SHORT PROBLEM:
Where a line holds "with", copy it.

PROVIDED DATA:
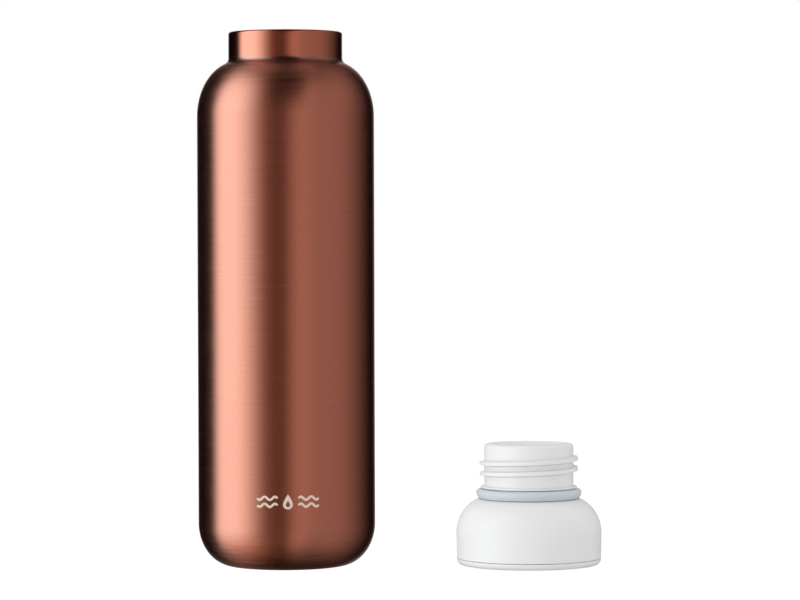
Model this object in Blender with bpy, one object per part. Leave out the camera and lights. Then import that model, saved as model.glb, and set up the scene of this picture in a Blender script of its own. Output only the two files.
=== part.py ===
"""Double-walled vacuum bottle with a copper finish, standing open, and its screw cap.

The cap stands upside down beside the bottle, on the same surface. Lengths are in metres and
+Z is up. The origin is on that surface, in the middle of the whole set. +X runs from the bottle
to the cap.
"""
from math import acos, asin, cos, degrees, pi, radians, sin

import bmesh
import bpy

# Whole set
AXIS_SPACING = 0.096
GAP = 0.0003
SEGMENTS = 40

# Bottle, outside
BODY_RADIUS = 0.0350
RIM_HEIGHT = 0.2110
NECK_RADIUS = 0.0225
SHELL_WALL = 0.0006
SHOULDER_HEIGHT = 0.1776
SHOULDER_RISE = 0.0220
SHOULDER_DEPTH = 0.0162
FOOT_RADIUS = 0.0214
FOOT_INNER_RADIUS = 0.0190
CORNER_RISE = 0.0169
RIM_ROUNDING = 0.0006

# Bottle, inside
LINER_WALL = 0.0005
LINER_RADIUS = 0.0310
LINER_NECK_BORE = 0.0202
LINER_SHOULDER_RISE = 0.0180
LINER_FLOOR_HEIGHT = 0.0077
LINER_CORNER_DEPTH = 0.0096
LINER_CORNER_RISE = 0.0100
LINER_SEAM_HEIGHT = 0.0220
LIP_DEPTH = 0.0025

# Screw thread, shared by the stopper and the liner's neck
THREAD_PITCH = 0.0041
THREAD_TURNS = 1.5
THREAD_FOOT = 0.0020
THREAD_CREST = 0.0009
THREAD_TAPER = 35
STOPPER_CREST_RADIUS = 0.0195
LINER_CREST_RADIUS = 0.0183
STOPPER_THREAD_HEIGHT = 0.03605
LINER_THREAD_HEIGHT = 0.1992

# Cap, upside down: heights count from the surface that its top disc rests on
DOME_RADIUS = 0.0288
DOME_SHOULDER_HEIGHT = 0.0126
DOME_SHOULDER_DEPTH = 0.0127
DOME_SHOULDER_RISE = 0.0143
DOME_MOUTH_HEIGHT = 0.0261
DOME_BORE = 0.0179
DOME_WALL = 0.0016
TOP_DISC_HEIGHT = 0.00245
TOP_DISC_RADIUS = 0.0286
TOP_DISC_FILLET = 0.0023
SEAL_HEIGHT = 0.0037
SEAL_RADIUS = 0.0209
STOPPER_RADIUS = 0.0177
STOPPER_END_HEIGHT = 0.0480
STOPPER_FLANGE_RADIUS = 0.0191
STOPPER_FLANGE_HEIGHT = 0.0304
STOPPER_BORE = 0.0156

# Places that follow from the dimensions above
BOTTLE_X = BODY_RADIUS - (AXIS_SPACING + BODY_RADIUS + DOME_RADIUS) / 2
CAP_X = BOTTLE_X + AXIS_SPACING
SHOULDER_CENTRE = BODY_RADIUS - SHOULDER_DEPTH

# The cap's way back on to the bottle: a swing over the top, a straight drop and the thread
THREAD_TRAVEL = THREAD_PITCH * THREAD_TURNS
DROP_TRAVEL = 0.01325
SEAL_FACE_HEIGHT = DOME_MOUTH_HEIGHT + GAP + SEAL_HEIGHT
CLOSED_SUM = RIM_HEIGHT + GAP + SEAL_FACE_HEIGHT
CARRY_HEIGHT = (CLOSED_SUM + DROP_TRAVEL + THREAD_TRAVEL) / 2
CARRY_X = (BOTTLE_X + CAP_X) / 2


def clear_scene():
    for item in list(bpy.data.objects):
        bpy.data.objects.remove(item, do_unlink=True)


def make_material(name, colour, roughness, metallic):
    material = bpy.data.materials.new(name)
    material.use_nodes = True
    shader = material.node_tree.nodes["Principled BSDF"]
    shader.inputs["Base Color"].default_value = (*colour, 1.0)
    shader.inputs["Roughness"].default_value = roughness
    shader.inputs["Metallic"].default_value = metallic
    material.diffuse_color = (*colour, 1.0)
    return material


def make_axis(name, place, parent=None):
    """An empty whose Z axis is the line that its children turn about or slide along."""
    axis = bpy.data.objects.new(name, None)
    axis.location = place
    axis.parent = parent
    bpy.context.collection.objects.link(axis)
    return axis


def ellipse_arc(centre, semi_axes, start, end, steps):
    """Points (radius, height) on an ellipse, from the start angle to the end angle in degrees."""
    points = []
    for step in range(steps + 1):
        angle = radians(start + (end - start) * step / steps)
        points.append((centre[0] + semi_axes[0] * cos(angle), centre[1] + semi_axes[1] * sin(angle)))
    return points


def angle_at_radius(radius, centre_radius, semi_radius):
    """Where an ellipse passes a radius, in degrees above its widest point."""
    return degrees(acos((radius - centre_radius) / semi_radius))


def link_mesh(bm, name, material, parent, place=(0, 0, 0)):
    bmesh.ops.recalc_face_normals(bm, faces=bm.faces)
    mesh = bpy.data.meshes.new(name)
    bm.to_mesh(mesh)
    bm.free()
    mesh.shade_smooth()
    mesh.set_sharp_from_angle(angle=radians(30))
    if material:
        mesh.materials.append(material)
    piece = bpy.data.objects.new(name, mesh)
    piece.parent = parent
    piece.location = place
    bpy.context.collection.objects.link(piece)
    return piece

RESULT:
Model this object in Blender with bpy, one object per part. Leave out the camera and lights. Then import that model, saved as model.glb, and set up the scene of this picture in a Blender script of its own. Output only the two files.
"""Double-walled vacuum bottle with a copper finish, standing open, and its screw cap.